The data will be processed for the entire duration of the contractual relationship between the parties. Once the contractual relationship is terminated, the data shall be blocked for the period during which any liability may arise from the processing or from the contract. Once the legal period of limitation has expired and these responsibilities have expired, the data will be deleted.
Data subjects have the right to access, rectify, delete, limit, and oppose the processing of the data, as well as to exercise the other rights recognized in the current legislation on data protection, by contacting the corresponding data controller at the following address:
- Marfeel: The Data Protection Officer’s contact details are e-mail dpo@marfeel.com and address Avenida Josep Tarradellas, 20-30, sixth floor, 08029, Barcelona.
- Partner: email and address
8. GENERAL CLAUSES
Section titled “8. GENERAL CLAUSES”8.1. Notifications: All communications related to this agreement must be made as follows:
- Marfeel: Avenida Josep Tarradellas 20-30, 6ª planta, 08029 Barcelona (Spain); TAX ID: ESB65651259; email: finance@marfeel.com;
- Partner: Address; Email
8.2. Amendments: This Agreement may not be modified except in a written agreement signed by authorized representatives of both parties.
8.3. Assignment of Rights: Neither PARTY may assign, in whole or in part, its rights or duties under this Agreement to a third PARTY without the prior written consent of the other PARTY. Notwithstanding the foregoing, Marfeel may assign this contract to any of its Affiliates without the PARTNER’s prior consent.
8.4. Entire Agreement: This Agreement and its annexes constitute the entire understanding between the parties and supersede all prior or contemporaneous writings, negotiations, and discussions with respect to its subject matter. Neither party has relied upon any such prior or contemporaneous communications.
8.5. Severability: In the event that any provision of this Agreement is deemed invalid or unenforceable, in whole or in part, that part shall be severed from the remainder of the Agreement, and all other provisions shall continue in full force and effect as valid and enforceable.
8.6. No waiver: Neither party will be deemed to have waived any of its rights under this Agreement by lapse of time or by any statement or representation other than by an authorized representative in an explicit written waiver.
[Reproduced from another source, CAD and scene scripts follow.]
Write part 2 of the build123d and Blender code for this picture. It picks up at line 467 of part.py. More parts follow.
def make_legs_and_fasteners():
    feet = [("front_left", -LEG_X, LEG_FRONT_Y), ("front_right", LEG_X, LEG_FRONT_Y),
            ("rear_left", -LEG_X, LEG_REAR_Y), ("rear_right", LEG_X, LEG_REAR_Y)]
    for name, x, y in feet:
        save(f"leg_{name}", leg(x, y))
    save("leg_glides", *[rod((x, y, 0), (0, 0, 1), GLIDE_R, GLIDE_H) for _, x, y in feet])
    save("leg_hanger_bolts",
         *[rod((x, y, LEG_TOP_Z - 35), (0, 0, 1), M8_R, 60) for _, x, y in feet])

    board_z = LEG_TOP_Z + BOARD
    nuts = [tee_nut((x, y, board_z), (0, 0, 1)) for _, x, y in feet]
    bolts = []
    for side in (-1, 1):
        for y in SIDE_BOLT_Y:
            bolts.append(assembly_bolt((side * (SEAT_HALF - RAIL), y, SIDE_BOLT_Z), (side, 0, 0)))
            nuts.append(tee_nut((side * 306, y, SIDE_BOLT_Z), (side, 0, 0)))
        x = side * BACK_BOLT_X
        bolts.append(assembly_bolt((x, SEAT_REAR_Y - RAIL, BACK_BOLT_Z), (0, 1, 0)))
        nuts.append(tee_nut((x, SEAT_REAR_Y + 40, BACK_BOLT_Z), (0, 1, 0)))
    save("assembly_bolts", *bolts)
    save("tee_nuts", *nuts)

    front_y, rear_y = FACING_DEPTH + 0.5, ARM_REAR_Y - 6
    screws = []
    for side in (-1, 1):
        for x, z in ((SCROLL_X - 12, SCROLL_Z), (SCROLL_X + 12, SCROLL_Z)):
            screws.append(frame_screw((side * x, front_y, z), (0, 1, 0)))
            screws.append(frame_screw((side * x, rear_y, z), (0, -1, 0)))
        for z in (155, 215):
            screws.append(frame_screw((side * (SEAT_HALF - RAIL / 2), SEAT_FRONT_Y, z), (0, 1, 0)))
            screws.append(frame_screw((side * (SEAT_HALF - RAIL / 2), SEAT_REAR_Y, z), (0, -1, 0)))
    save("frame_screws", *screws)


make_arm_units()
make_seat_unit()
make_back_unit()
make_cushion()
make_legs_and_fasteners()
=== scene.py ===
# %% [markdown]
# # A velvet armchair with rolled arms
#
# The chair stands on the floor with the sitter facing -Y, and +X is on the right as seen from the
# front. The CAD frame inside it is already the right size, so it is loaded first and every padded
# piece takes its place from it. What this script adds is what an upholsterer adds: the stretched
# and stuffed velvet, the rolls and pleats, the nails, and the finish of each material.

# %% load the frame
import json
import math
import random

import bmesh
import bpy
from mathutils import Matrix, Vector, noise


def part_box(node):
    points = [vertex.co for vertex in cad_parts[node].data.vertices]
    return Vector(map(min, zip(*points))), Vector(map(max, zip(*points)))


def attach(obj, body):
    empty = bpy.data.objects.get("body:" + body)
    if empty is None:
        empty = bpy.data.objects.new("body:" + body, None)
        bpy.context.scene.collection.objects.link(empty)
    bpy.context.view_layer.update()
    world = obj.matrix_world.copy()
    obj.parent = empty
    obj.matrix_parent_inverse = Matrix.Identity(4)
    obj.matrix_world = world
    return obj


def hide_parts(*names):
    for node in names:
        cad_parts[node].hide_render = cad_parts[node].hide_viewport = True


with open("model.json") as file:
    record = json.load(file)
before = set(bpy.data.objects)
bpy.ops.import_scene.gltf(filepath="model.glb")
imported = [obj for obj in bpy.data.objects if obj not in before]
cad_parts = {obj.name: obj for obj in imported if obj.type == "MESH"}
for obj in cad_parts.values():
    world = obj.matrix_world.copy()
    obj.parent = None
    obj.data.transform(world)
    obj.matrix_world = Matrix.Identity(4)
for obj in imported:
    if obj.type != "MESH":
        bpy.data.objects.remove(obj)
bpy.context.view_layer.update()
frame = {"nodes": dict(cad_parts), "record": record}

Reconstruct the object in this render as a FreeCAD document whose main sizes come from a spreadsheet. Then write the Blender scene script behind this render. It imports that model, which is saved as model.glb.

No waiver of a breach of this Agreement will constitute a waiver of any other breach of this Agreement.
8.7. Governing Law: This Agreement and performance hereunder shall be governed by the laws of the State of Spain, without regard to conflicts of laws. The parties consent to the personal and exclusive jurisdiction of the courts of the city of Barcelona, Spain.
ANNEX I
Section titled “ANNEX I”1. Commission: Marfeel shall pay the partner a commission for each agreement signed by MARFEEL as a direct result of a referral from the PARTNER. The commission shall be calculated as a set percentage (%) of the fees actually received by MARFEEL during the first twelve (12) months of the contract term.
No commission shall be payable for any renewal, extension, or renegotiation of a Compass contract.
2. Eligibility for Commission: The PARTNER shall be eligible for commission only if:
2.1. The CLIENT was first introduced to MARFEEL by the PARTNER, which means that, at the time of the “first introduction” arranged by the PARTNER, MARFEEL was not already in active commercial discussions with the CLIENT. For the avoidance of doubt and unless otherwise agreed, a CLIENT shall not be considered first introduced by the PARTNER if MARFEEL had prior contact or an ongoing commercial relationship or discussion with the CLIENT before the PARTNER’s introduction. 2.2. The Compass contract is signed within twelve (12) months of the first introduction.
“First introduction” means the initial demonstration (“Demo”) arranged by the PARTNER between MARFEEL and the CLIENT.
If the contract is signed more than twelve (12) months after the first introduction, the PARTNER shall not be entitled to any commission.
3. Definitions:
3.1. Decision Maker: The PARTNER must ensure that meetings with the CLIENT (“first introduction” and/or Demo) involve a Decision Maker. A “Decision Maker” is any individual within the CLIENT’s organization who has the authority to negotiate and decide whether to engage MARFEEL.
3.2. Contract Signed: A “Contract Signed” means the execution of a binding agreement between MARFEEL and a referred CLIENT, duly signed by both parties, formalizing their respective obligations and rights. For the avoidance of doubt, agreements entered into solely for proof-of-concept (POC) engagements do not constitute a Contract Signed.
4. Payment: Commissions shall be due only after MARFEEL has received payment from the CLIENT and shall be paid within thirty (30) days following receipt of the PARTNER’s corresponding invoice.
5. The PARTNER acknowledges and accepts that neither a commission nor any other amount must be paid to the PARTNER in the event of:
(i) MARFEEL does not enter into an agreement to provide services to CLIENT; (ii) any cross-selling between the CLIENT and CLIENT´s related companies outside the assigned territory;
(iii) any agreement entered into between MARFEEL and CLIENT canceled or terminated, whether or not due to a default by MARFEEL; and/or,
(iv) MARFEEL does not receive payment from the CLIENT.
Marfeel will not be liable for any payment due to the points described above.
6. The parties agree that MARFEEL is the only authorized party to sign and execute a valid contract to acquire a license to use the SOFTWARE with any potential CLIENT.